- _EXERCISE INSTRUCTIONS_
Emit the entire listing verbatim.

- _SUPPLIED INFORMATION_
· · ·

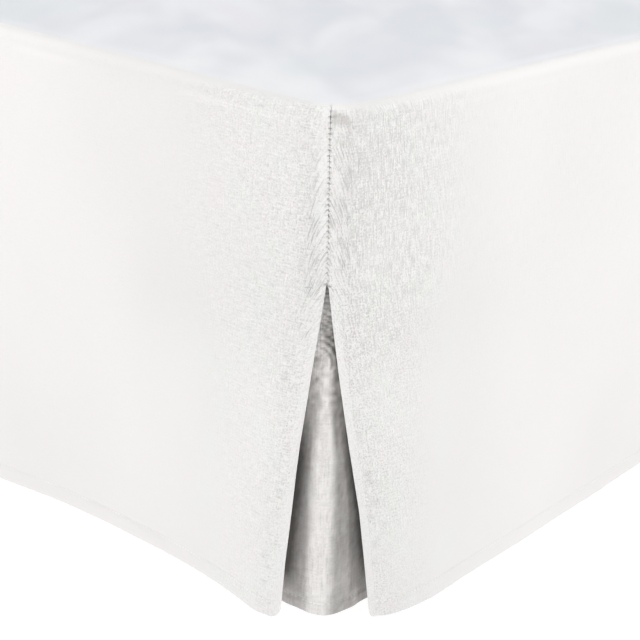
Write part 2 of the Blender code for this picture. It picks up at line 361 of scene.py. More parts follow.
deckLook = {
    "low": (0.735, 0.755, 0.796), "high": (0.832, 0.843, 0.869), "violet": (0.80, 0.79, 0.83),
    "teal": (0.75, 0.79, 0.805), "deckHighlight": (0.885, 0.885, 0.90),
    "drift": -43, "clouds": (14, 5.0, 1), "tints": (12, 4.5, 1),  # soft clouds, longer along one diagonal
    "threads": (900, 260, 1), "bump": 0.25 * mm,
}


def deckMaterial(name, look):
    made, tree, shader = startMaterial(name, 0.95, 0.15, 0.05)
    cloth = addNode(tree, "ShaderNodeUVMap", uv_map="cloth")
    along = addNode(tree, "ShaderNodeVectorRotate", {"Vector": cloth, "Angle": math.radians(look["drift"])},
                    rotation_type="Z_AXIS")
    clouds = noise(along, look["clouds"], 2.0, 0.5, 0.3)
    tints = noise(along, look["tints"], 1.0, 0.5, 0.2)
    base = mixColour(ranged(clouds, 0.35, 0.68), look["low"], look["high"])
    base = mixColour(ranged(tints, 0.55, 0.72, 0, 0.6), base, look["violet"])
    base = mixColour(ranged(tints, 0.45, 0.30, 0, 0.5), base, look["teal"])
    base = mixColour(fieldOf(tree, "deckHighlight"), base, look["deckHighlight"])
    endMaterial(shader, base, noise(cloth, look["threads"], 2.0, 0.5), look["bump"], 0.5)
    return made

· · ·

- _TASK RESULT_
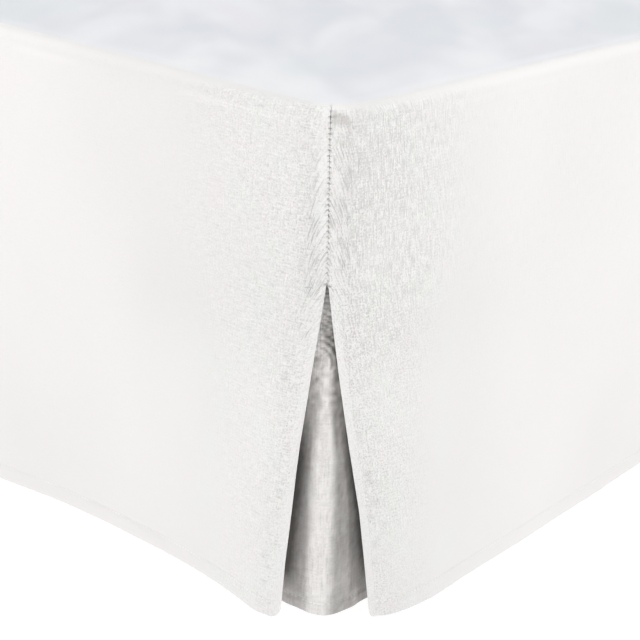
Write part 2 of the Blender code for this picture. It picks up at line 361 of scene.py. More parts follow.
deckLook = {
    "low": (0.735, 0.755, 0.796), "high": (0.832, 0.843, 0.869), "violet": (0.80, 0.79, 0.83),
    "teal": (0.75, 0.79, 0.805), "deckHighlight": (0.885, 0.885, 0.90),
    "drift": -43, "clouds": (14, 5.0, 1), "tints": (12, 4.5, 1),  # soft clouds, longer along one diagonal
    "threads": (900, 260, 1), "bump": 0.25 * mm,
}


def deckMaterial(name, look):
    made, tree, shader = startMaterial(name, 0.95, 0.15, 0.05)
    cloth = addNode(tree, "ShaderNodeUVMap", uv_map="cloth")
    along = addNode(tree, "ShaderNodeVectorRotate", {"Vector": cloth, "Angle": math.radians(look["drift"])},
                    rotation_type="Z_AXIS")
    clouds = noise(along, look["clouds"], 2.0, 0.5, 0.3)
    tints = noise(along, look["tints"], 1.0, 0.5, 0.2)
    base = mixColour(ranged(clouds, 0.35, 0.68), look["low"], look["high"])
    base = mixColour(ranged(tints, 0.55, 0.72, 0, 0.6), base, look["violet"])
    base = mixColour(ranged(tints, 0.45, 0.30, 0, 0.5), base, look["teal"])
    base = mixColour(fieldOf(tree, "deckHighlight"), base, look["deckHighlight"])
    endMaterial(shader, base, noise(cloth, look["threads"], 2.0, 0.5), look["bump"], 0.5)
    return made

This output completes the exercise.